We are taken to a theatrical performing area, painted up as the American area ... A lovely Chinese girl does a rising card trick, someone does a sword box trick and then lights go off. All the time they are doing this, the guide is bellowing at you through this megaphone. Simultaneously, there was loud disco music coming from an old boom box; two bare bulbs lit the room, which was in an unheated building. The temperature was 15 degrees. You could see your breath in the air. In between acts, the performers would warm their hands on a coal stove. It was like this in room after room ... it makes anything Fellini came up with almost normal.

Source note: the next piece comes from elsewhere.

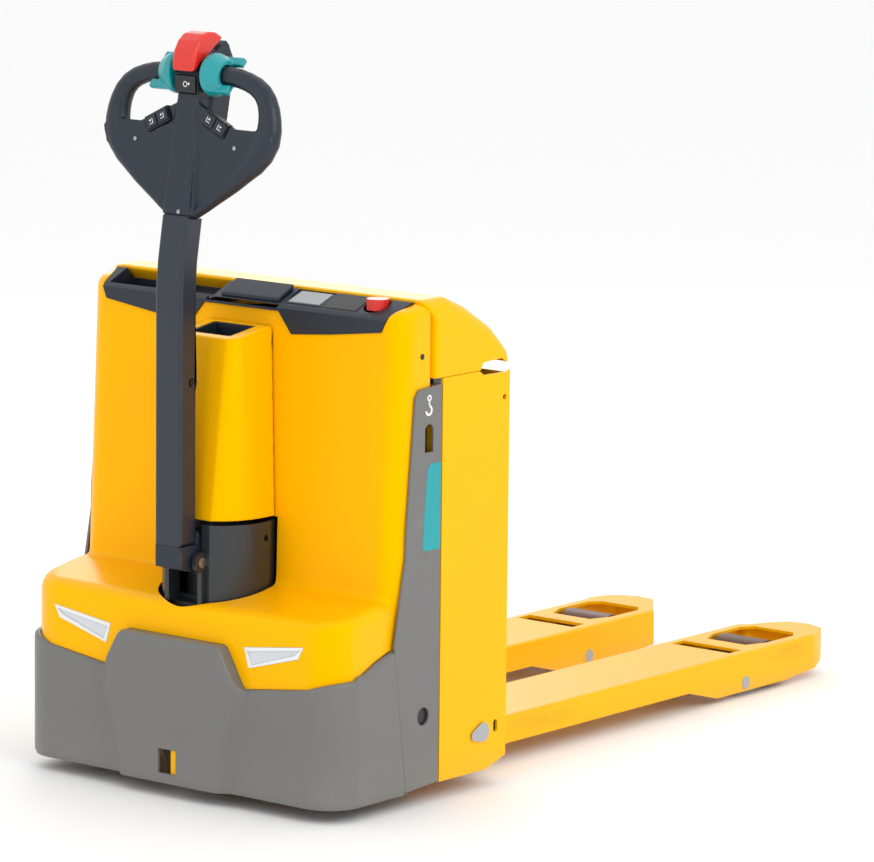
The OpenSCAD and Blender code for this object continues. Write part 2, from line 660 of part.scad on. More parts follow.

Sun: What about your experiences in India?
T: There, magic is intrinsic. They were really good. In China I was fooled two or three times, which is pretty good because I've been entertaining and doing magic since I was 5. For 47 years I've been doing magic and so I'm not often fooled. In India, I was fooled several times. One was a basket trick, a kid in a basket seems to disappear. It's classic -- street magicians all over the place do it.
We spent 11 days in Calcutta and Delhi, shooting every day ... Every time you got in a taxi you took your life in your hands. They play an eternal game of chicken, worse than Rainbow Boulevard in Vegas. In India, we actually saw a version of the Indian rope trick by a modern magician. It was a pretty wonderful version, but there was a little problem. The rope rose, stopped and got stuck. We came back later and it was fine.
It was so interesting to see outdoors, with no backdrop, the mango trick -- a legendary trick in which a magician takes dirt from the ground, plants a mango seed in a flower pot sitting on a tripod, puts a blanket over the tripod and goes about doing other tricks, coming back periodically to check on the mango. At first it is a sprout, then a full plant, and finally a bush with mangoes. This would not be amazing on stage, where there could be trapdoors or you could imagine yourself turning down the lights. But it was amazing out in the open in a big oval of people in broad daylight and on the ground. Our jaws hit our chest. We gasped. I think I've worked it out.
And then we saw a wonderful old guy take a handful of rice, put it in a handkerchief and toss it around till it became puffed rice.
For one magician we liked we made a special prop, a certain kind of knife that gives the impression you're cutting a throat. He was moved to tears. One of the things he does is sell souvenir luck rings. He took his own lucky ring off his finger and gave it to me as a thank you.
Nobody in Egypt had phony-looking props, there were no big, painted boxes with trapdoors and triple walls. They used very ordinary objects, out in the open.